■ **What you have to do**: Your task is to output the data exactly as it stands.

■ **Listing**:
## start

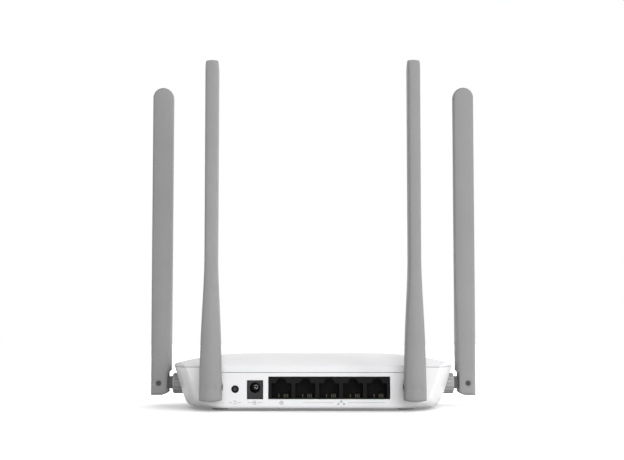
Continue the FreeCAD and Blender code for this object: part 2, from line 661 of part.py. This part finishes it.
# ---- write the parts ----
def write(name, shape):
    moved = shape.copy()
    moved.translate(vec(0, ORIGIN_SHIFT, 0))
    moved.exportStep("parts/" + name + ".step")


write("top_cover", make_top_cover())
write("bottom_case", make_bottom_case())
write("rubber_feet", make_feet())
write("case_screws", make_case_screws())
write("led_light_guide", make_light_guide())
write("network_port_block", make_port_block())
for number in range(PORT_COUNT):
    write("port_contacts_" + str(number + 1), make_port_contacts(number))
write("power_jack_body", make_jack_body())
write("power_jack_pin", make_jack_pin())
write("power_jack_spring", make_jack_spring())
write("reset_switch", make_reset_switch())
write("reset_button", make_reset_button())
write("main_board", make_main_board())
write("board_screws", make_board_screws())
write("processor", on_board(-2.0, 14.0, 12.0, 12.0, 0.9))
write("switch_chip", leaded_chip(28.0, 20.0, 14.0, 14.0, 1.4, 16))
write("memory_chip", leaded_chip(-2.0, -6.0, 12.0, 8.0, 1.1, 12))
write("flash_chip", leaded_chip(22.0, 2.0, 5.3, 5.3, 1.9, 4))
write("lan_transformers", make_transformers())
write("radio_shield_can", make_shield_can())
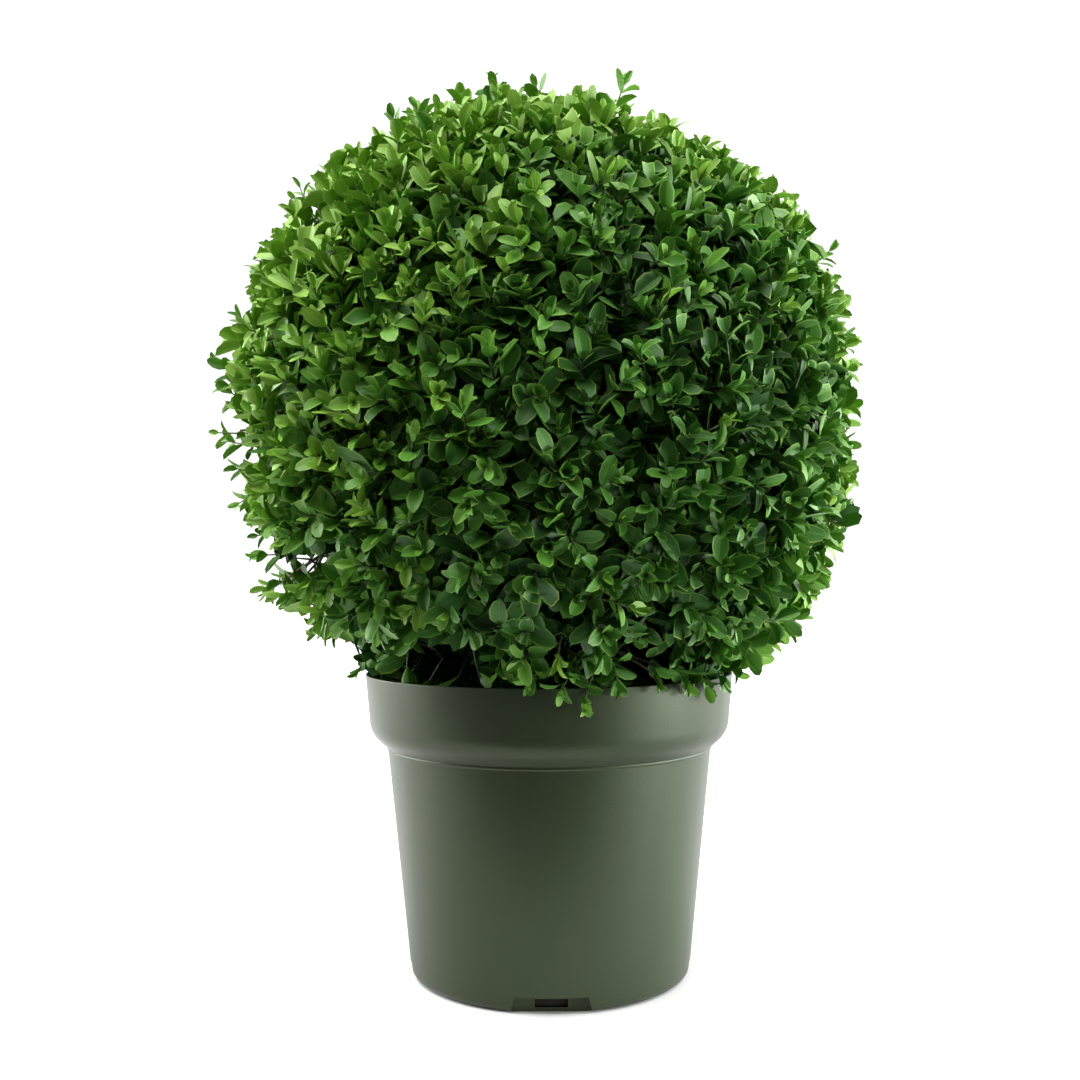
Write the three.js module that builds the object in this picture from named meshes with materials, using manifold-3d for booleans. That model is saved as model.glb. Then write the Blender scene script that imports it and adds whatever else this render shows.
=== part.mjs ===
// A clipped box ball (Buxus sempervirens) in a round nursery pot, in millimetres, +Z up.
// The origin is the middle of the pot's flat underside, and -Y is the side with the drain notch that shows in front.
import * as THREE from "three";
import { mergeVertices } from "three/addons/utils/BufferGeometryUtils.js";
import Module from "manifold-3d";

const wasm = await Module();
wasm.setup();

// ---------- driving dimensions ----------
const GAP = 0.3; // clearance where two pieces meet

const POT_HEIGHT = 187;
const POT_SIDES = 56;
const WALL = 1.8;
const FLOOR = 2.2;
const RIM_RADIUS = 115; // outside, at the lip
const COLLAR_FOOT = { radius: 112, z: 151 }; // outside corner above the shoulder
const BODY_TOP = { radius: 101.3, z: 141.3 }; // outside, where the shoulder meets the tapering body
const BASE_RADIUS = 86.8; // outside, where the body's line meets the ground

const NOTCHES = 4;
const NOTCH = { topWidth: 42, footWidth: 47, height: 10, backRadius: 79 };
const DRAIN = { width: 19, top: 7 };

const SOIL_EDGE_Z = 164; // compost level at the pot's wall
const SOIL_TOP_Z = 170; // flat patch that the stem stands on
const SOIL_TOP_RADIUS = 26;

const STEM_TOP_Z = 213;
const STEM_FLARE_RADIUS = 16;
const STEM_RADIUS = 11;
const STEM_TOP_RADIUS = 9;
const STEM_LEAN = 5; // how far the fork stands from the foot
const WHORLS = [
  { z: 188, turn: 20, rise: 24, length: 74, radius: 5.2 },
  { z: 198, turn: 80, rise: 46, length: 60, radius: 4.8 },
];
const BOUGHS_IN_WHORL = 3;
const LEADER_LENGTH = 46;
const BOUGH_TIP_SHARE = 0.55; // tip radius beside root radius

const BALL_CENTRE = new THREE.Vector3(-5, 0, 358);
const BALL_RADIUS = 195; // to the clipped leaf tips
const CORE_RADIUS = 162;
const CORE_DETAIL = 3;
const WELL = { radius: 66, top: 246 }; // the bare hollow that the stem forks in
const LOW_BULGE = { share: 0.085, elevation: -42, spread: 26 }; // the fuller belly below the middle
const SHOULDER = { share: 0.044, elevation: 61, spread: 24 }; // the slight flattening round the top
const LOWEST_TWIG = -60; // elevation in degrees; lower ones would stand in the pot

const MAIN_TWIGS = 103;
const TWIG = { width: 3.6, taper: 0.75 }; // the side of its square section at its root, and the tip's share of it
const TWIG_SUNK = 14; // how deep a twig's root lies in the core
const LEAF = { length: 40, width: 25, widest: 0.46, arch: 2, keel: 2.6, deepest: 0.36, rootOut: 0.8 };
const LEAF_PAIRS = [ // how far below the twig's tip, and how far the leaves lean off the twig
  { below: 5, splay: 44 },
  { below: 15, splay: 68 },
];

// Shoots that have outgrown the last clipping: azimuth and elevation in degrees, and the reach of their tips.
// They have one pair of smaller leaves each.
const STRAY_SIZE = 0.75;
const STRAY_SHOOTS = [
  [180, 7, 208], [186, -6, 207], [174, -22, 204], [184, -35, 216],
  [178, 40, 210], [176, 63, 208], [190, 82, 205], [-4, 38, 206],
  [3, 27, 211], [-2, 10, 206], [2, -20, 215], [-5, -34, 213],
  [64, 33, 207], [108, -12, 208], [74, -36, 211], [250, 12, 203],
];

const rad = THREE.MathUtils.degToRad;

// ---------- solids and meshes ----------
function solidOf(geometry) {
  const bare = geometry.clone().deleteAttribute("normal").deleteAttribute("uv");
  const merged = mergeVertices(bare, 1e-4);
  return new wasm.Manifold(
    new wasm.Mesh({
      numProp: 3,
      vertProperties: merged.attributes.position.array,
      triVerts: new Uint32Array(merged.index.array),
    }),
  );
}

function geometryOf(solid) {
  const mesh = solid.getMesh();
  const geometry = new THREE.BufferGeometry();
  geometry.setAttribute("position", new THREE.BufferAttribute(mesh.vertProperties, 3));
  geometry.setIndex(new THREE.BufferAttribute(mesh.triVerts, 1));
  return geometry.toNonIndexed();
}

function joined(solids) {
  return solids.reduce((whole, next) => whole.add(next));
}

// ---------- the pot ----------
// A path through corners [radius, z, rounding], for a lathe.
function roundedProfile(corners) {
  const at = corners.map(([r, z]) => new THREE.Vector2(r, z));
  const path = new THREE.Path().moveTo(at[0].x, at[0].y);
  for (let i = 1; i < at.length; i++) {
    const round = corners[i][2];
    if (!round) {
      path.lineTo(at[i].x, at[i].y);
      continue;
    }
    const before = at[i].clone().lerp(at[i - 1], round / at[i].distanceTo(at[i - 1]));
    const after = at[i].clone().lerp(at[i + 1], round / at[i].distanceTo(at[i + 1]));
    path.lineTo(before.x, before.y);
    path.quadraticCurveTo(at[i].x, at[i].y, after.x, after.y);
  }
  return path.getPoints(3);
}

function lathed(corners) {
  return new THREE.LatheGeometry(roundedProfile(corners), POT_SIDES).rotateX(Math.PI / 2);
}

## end

■ **Task result**:
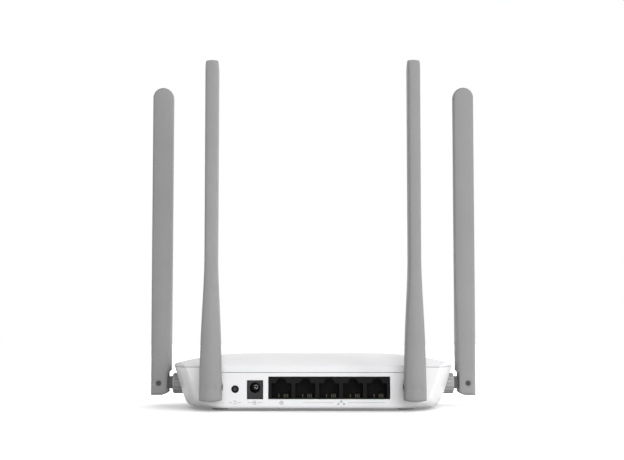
Continue the FreeCAD and Blender code for this object: part 2, from line 661 of part.py. This part finishes it.
# ---- write the parts ----
def write(name, shape):
    moved = shape.copy()
    moved.translate(vec(0, ORIGIN_SHIFT, 0))
    moved.exportStep("parts/" + name + ".step")


write("top_cover", make_top_cover())
write("bottom_case", make_bottom_case())
write("rubber_feet", make_feet())
write("case_screws", make_case_screws())
write("led_light_guide", make_light_guide())
write("network_port_block", make_port_block())
for number in range(PORT_COUNT):
    write("port_contacts_" + str(number + 1), make_port_contacts(number))
write("power_jack_body", make_jack_body())
write("power_jack_pin", make_jack_pin())
write("power_jack_spring", make_jack_spring())
write("reset_switch", make_reset_switch())
write("reset_button", make_reset_button())
write("main_board", make_main_board())
write("board_screws", make_board_screws())
write("processor", on_board(-2.0, 14.0, 12.0, 12.0, 0.9))
write("switch_chip", leaded_chip(28.0, 20.0, 14.0, 14.0, 1.4, 16))
write("memory_chip", leaded_chip(-2.0, -6.0, 12.0, 8.0, 1.1, 12))
write("flash_chip", leaded_chip(22.0, 2.0, 5.3, 5.3, 1.9, 4))
write("lan_transformers", make_transformers())
write("radio_shield_can", make_shield_can())
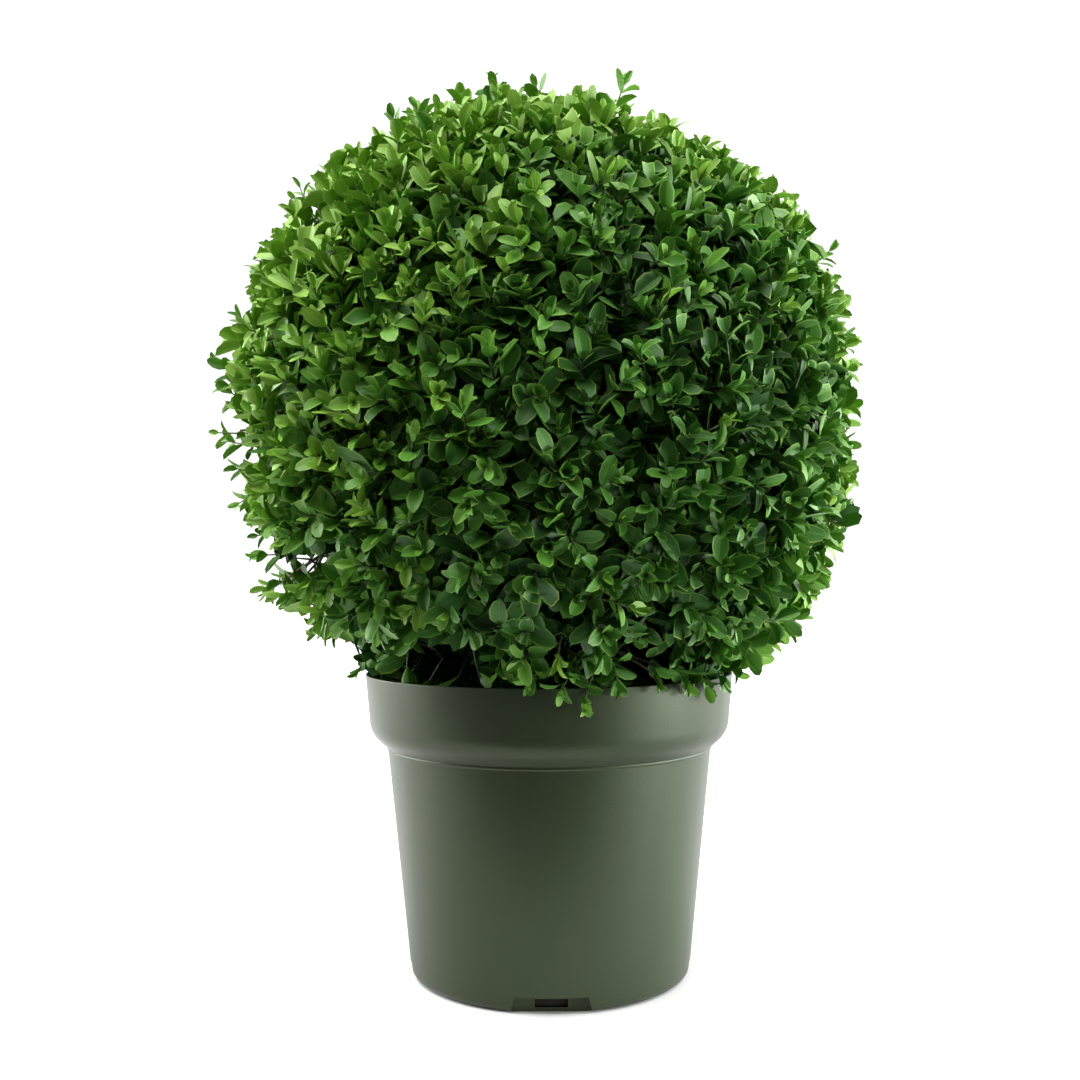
Write the three.js module that builds the object in this picture from named meshes with materials, using manifold-3d for booleans. That model is saved as model.glb. Then write the Blender scene script that imports it and adds whatever else this render shows.
=== part.mjs ===
// A clipped box ball (Buxus sempervirens) in a round nursery pot, in millimetres, +Z up.
// The origin is the middle of the pot's flat underside, and -Y is the side with the drain notch that shows in front.
import * as THREE from "three";
import { mergeVertices } from "three/addons/utils/BufferGeometryUtils.js";
import Module from "manifold-3d";

const wasm = await Module();
wasm.setup();

// ---------- driving dimensions ----------
const GAP = 0.3; // clearance where two pieces meet

const POT_HEIGHT = 187;
const POT_SIDES = 56;
const WALL = 1.8;
const FLOOR = 2.2;
const RIM_RADIUS = 115; // outside, at the lip
const COLLAR_FOOT = { radius: 112, z: 151 }; // outside corner above the shoulder
const BODY_TOP = { radius: 101.3, z: 141.3 }; // outside, where the shoulder meets the tapering body
const BASE_RADIUS = 86.8; // outside, where the body's line meets the ground

const NOTCHES = 4;
const NOTCH = { topWidth: 42, footWidth: 47, height: 10, backRadius: 79 };
const DRAIN = { width: 19, top: 7 };

const SOIL_EDGE_Z = 164; // compost level at the pot's wall
const SOIL_TOP_Z = 170; // flat patch that the stem stands on
const SOIL_TOP_RADIUS = 26;

const STEM_TOP_Z = 213;
const STEM_FLARE_RADIUS = 16;
const STEM_RADIUS = 11;
const STEM_TOP_RADIUS = 9;
const STEM_LEAN = 5; // how far the fork stands from the foot
const WHORLS = [
  { z: 188, turn: 20, rise: 24, length: 74, radius: 5.2 },
  { z: 198, turn: 80, rise: 46, length: 60, radius: 4.8 },
];
const BOUGHS_IN_WHORL = 3;
const LEADER_LENGTH = 46;
const BOUGH_TIP_SHARE = 0.55; // tip radius beside root radius

const BALL_CENTRE = new THREE.Vector3(-5, 0, 358);
const BALL_RADIUS = 195; // to the clipped leaf tips
const CORE_RADIUS = 162;
const CORE_DETAIL = 3;
const WELL = { radius: 66, top: 246 }; // the bare hollow that the stem forks in
const LOW_BULGE = { share: 0.085, elevation: -42, spread: 26 }; // the fuller belly below the middle
const SHOULDER = { share: 0.044, elevation: 61, spread: 24 }; // the slight flattening round the top
const LOWEST_TWIG = -60; // elevation in degrees; lower ones would stand in the pot

const MAIN_TWIGS = 103;
const TWIG = { width: 3.6, taper: 0.75 }; // the side of its square section at its root, and the tip's share of it
const TWIG_SUNK = 14; // how deep a twig's root lies in the core
const LEAF = { length: 40, width: 25, widest: 0.46, arch: 2, keel: 2.6, deepest: 0.36, rootOut: 0.8 };
const LEAF_PAIRS = [ // how far below the twig's tip, and how far the leaves lean off the twig
  { below: 5, splay: 44 },
  { below: 15, splay: 68 },
];

// Shoots that have outgrown the last clipping: azimuth and elevation in degrees, and the reach of their tips.
// They have one pair of smaller leaves each.
const STRAY_SIZE = 0.75;
const STRAY_SHOOTS = [
  [180, 7, 208], [186, -6, 207], [174, -22, 204], [184, -35, 216],
  [178, 40, 210], [176, 63, 208], [190, 82, 205], [-4, 38, 206],
  [3, 27, 211], [-2, 10, 206], [2, -20, 215], [-5, -34, 213],
  [64, 33, 207], [108, -12, 208], [74, -36, 211], [250, 12, 203],
];

const rad = THREE.MathUtils.degToRad;

// ---------- solids and meshes ----------
function solidOf(geometry) {
  const bare = geometry.clone().deleteAttribute("normal").deleteAttribute("uv");
  const merged = mergeVertices(bare, 1e-4);
  return new wasm.Manifold(
    new wasm.Mesh({
      numProp: 3,
      vertProperties: merged.attributes.position.array,
      triVerts: new Uint32Array(merged.index.array),
    }),
  );
}

function geometryOf(solid) {
  const mesh = solid.getMesh();
  const geometry = new THREE.BufferGeometry();
  geometry.setAttribute("position", new THREE.BufferAttribute(mesh.vertProperties, 3));
  geometry.setIndex(new THREE.BufferAttribute(mesh.triVerts, 1));
  return geometry.toNonIndexed();
}

function joined(solids) {
  return solids.reduce((whole, next) => whole.add(next));
}

// ---------- the pot ----------
// A path through corners [radius, z, rounding], for a lathe.
function roundedProfile(corners) {
  const at = corners.map(([r, z]) => new THREE.Vector2(r, z));
  const path = new THREE.Path().moveTo(at[0].x, at[0].y);
  for (let i = 1; i < at.length; i++) {
    const round = corners[i][2];
    if (!round) {
      path.lineTo(at[i].x, at[i].y);
      continue;
    }
    const before = at[i].clone().lerp(at[i - 1], round / at[i].distanceTo(at[i - 1]));
    const after = at[i].clone().lerp(at[i + 1], round / at[i].distanceTo(at[i + 1]));
    path.lineTo(before.x, before.y);
    path.quadraticCurveTo(at[i].x, at[i].y, after.x, after.y);
  }
  return path.getPoints(3);
}

function lathed(corners) {
  return new THREE.LatheGeometry(roundedProfile(corners), POT_SIDES).rotateX(Math.PI / 2);
}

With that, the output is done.